### TASK DETAILS
Reproduce each line of the material precisely.

## Begin RECORDED DATA

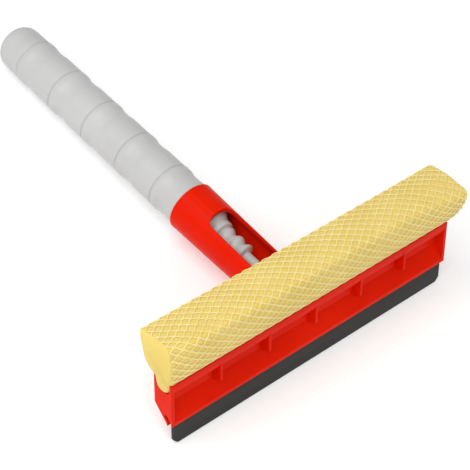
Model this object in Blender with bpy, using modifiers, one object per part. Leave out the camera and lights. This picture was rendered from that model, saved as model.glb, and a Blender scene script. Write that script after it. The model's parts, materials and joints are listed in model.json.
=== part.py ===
"""Window cleaning squeegee: a screw-in hollow handle, a moulded head that carries a
netted sponge on top and a rubber blade below.

World frame: metres, +Z up, +X along the head, +Y from the head to the handle's far end.
The squeegee lies on the ground plane Z = 0, on its blade edge and the end of its handle.

Head outlines are drawn in the head's own plane: first value to the back, second value up,
both in millimetres from the bottom front edge of the head.
Handle outlines are drawn as radius and distance along the handle's axis, in millimetres.
"""
import math

import bmesh
import bpy
from mathutils import Matrix, Vector

MM = 0.001

# Head
HEAD_LENGTH = 200.0
HEAD_HEIGHT = 26.9
HEAD_DEPTH = 14.0
WALL = 1.3
END_PLATE = 2.0
END_RECESS = 0.8
RIB_THICKNESS = 1.6
RIB_COUNT = 5
TROUGH_CENTRE = (7.0, 24.5)
TROUGH_RADIUS = 5.7
WEB_HALF = 0.8

# Handle and its thread
HANDLE_ANGLE = math.radians(12.0)
AXIS_HEIGHT = 11.2
RIM_STATION = 102.4
TIP_STATION = 265.3
END_RADIUS = 13.65
END_FILLET = 8.0
END_FILLET_STATION = 256.3
GRIP_RADIUS = 14.15
COLLAR_STEP = 0.25
VALLEY_DEPTH = 0.6
RING_PITCH = 30.6
FIRST_RING = 120.8
RING_COUNT = 5
HANDLE_WALL = 1.8
NECK_RADIUS = 8.1
ROOT_RADIUS = 4.8
CREST_RADIUS = 6.8
CORE_RADIUS = 3.4
THREAD_PITCH = 7.7
THREAD_TURNS = 2.2
THREAD_START = 58.6
SPIGOT_END = 34.0

# Socket
SOCKET_RIM_RADIUS = 15.05
SOCKET_ROOT_RADIUS = 13.3
SOCKET_MOUTH_RADIUS = 14.3
SOCKET_MOUTH_DEPTH = 18.2
SOCKET_START = 9.0
POCKET_RADIUS = 12.2
POCKET_START = 36.0
WINDOW_END = 81.0
WINDOW_HALF = 9.2
WINDOW_DEPTH = 1.0
WINDOW_CORNER = 5.5

# Rubber blade
BLADE_HALF_LENGTH = 98.0
BLADE_FRONT = 1.1
BLADE_THICKNESS = 2.0
BLADE_REACH = 13.4
BLADE_CHAMFER = 2.5

# Sponge, net and glue
FIT_GAP = 0.35
NET_THICKNESS = 0.7
SPONGE_TOP = 54.5
SPONGE_MIDDLE = 6.2
SPONGE_HALF_DEPTH = 13.0
SPONGE_FLARE = 3.5
GLUE_HALF_ANGLE = math.radians(34.0)

TURN_STEPS = 28


def arc(centre, radius, start, end, steps):
    """Points on an arc; angles in degrees, anticlockwise positive."""
    points = []
    for step in range(steps + 1):
        angle = math.radians(start + (end - start) * step / steps)
        points.append((centre[0] + radius * math.cos(angle), centre[1] + radius * math.sin(angle)))
    return points


def blade_back_edge():
    return (BLADE_FRONT + BLADE_THICKNESS, -BLADE_REACH)


def along_and_below(point):
    """A head-plane point as distance along the handle's axis and distance below it."""
    back = point[0]
    up = point[1] - AXIS_HEIGHT
    along = back * math.cos(HANDLE_ANGLE) + up * math.sin(HANDLE_ANGLE)
    below = back * math.sin(HANDLE_ANGLE) - up * math.cos(HANDLE_ANGLE)
    return along, below


def lying_angle():
    """How far the handle points down when the blade edge and the handle's end touch the ground."""
    along, below = along_and_below(blade_back_edge())
    return math.atan2(below - END_RADIUS, END_FILLET_STATION - along)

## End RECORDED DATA

### THE SOLUTION
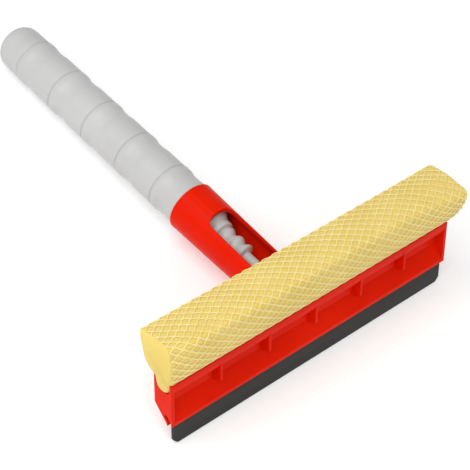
Model this object in Blender with bpy, using modifiers, one object per part. Leave out the camera and lights. This picture was rendered from that model, saved as model.glb, and a Blender scene script. Write that script after it. The model's parts, materials and joints are listed in model.json.
=== part.py ===
"""Window cleaning squeegee: a screw-in hollow handle, a moulded head that carries a
netted sponge on top and a rubber blade below.

World frame: metres, +Z up, +X along the head, +Y from the head to the handle's far end.
The squeegee lies on the ground plane Z = 0, on its blade edge and the end of its handle.

Head outlines are drawn in the head's own plane: first value to the back, second value up,
both in millimetres from the bottom front edge of the head.
Handle outlines are drawn as radius and distance along the handle's axis, in millimetres.
"""
import math

import bmesh
import bpy
from mathutils import Matrix, Vector

MM = 0.001

# Head
HEAD_LENGTH = 200.0
HEAD_HEIGHT = 26.9
HEAD_DEPTH = 14.0
WALL = 1.3
END_PLATE = 2.0
END_RECESS = 0.8
RIB_THICKNESS = 1.6
RIB_COUNT = 5
TROUGH_CENTRE = (7.0, 24.5)
TROUGH_RADIUS = 5.7
WEB_HALF = 0.8

# Handle and its thread
HANDLE_ANGLE = math.radians(12.0)
AXIS_HEIGHT = 11.2
RIM_STATION = 102.4
TIP_STATION = 265.3
END_RADIUS = 13.65
END_FILLET = 8.0
END_FILLET_STATION = 256.3
GRIP_RADIUS = 14.15
COLLAR_STEP = 0.25
VALLEY_DEPTH = 0.6
RING_PITCH = 30.6
FIRST_RING = 120.8
RING_COUNT = 5
HANDLE_WALL = 1.8
NECK_RADIUS = 8.1
ROOT_RADIUS = 4.8
CREST_RADIUS = 6.8
CORE_RADIUS = 3.4
THREAD_PITCH = 7.7
THREAD_TURNS = 2.2
THREAD_START = 58.6
SPIGOT_END = 34.0

# Socket
SOCKET_RIM_RADIUS = 15.05
SOCKET_ROOT_RADIUS = 13.3
SOCKET_MOUTH_RADIUS = 14.3
SOCKET_MOUTH_DEPTH = 18.2
SOCKET_START = 9.0
POCKET_RADIUS = 12.2
POCKET_START = 36.0
WINDOW_END = 81.0
WINDOW_HALF = 9.2
WINDOW_DEPTH = 1.0
WINDOW_CORNER = 5.5

# Rubber blade
BLADE_HALF_LENGTH = 98.0
BLADE_FRONT = 1.1
BLADE_THICKNESS = 2.0
BLADE_REACH = 13.4
BLADE_CHAMFER = 2.5

# Sponge, net and glue
FIT_GAP = 0.35
NET_THICKNESS = 0.7
SPONGE_TOP = 54.5
SPONGE_MIDDLE = 6.2
SPONGE_HALF_DEPTH = 13.0
SPONGE_FLARE = 3.5
GLUE_HALF_ANGLE = math.radians(34.0)

TURN_STEPS = 28


def arc(centre, radius, start, end, steps):
    """Points on an arc; angles in degrees, anticlockwise positive."""
    points = []
    for step in range(steps + 1):
        angle = math.radians(start + (end - start) * step / steps)
        points.append((centre[0] + radius * math.cos(angle), centre[1] + radius * math.sin(angle)))
    return points


def blade_back_edge():
    return (BLADE_FRONT + BLADE_THICKNESS, -BLADE_REACH)


def along_and_below(point):
    """A head-plane point as distance along the handle's axis and distance below it."""
    back = point[0]
    up = point[1] - AXIS_HEIGHT
    along = back * math.cos(HANDLE_ANGLE) + up * math.sin(HANDLE_ANGLE)
    below = back * math.sin(HANDLE_ANGLE) - up * math.cos(HANDLE_ANGLE)
    return along, below


def lying_angle():
    """How far the handle points down when the blade edge and the handle's end touch the ground."""
    along, below = along_and_below(blade_back_edge())
    return math.atan2(below - END_RADIUS, END_FILLET_STATION - along)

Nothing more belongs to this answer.